Posts tagged ‘Three District’

I Can't Understand the Obsession with Streetcars

I just don't get it -- why the obsession with streetcars?  Why pay zillions of dollars to create what is essentially a bus line on rails, a bus line that costs orders of magnitude more per passenger to operate and is completely inflexible.  It can never be rerouted or moved or easily shut down if changes in demand warrant.  And, unlike with heavy rail on dedicated tracks, there is not even a gain in mobility since the streetcars have to wallow through traffic and intersections like everyone else.

What we see over and over again is that by consuming 10-100x more resources per passenger, rail systems starve other parts of the transit system of money and eventually lead to less, rather than more, total ridership (even in Portland, by the way).

But apparently, in DC the cannibalization of buses is even worse, as the streetcars are getting in the way and slowing buses down:  (hat tip to a reader)

Three District mayors have backed plans to return streetcars to D.C. streets, following in the transit-oriented footsteps of Portland, Ore., and other cities. Officials in the nation’s capital want to build a 20-plus-mile network connecting neighborhoods from Georgetown and Takoma to Anacostia, linking richer and poorer communities, giving people an alternative to the automobile and, they argue, spurring development along the routes. Eventually they see a system stretching about 37 miles.

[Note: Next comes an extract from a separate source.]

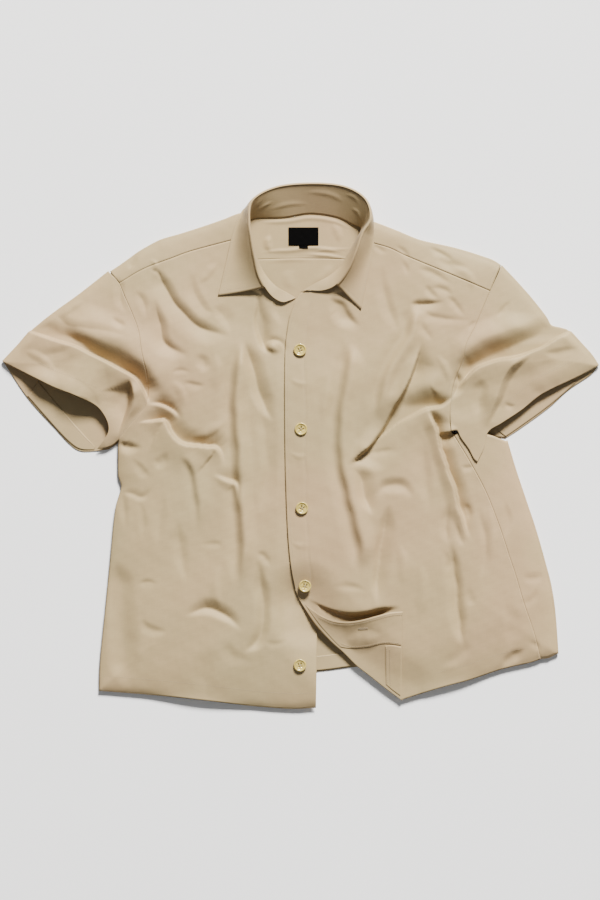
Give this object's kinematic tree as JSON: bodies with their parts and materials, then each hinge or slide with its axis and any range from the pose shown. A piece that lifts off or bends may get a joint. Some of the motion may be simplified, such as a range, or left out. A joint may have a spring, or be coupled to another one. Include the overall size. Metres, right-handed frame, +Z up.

... The inaugural 2.2-mile line, on H Street and Benning Road NE, is viewed by some as proof that the concept will work. Others see the opposite.....

Buses are facing significant delays behind the streetcars, which are making regular practice runs meant to simulate everyday operations. “We’re having to go around them. Since H Street has narrow lanes to begin with, it’s a challenge,” Hamre said. He said he has instructed bus drivers to pass streetcars only when they are stopped.

“That reduces the risk of misjudging,” Hamre said.

But it also forces faster-moving buses to hang back and wait for the less-agile streetcars, prolonging commutes for the much larger population of bus riders.

Back in 2010, District transportation officials estimated that 1,500 people a day will ride streetcars on the H Street/Benning Road line once it opens. But the X-line Metrobuses that travel the same streets — and go farther east and west — carry more than 12,000 passengers a day.

Apparently, the line creates so much value that no one is willing to pay even a dollar to ride it, so they will not be charging for the service for now.  By the way, from the "I don't think that word means what you think it means" files, note the use of the term "revenue service":

Early plans were to charge $1 or more a ride. But now “DDOT has determined that fares will not be collected at the start of revenue service,” according to a DDOT plan dated Oct. 2.

And from the "and other than that, how was the play Mrs. Lincoln" files:

District officials said the move will solve a pair of outstanding problems: They don’t have a system in place to collect fares, and ridership is projected to be underwhelming.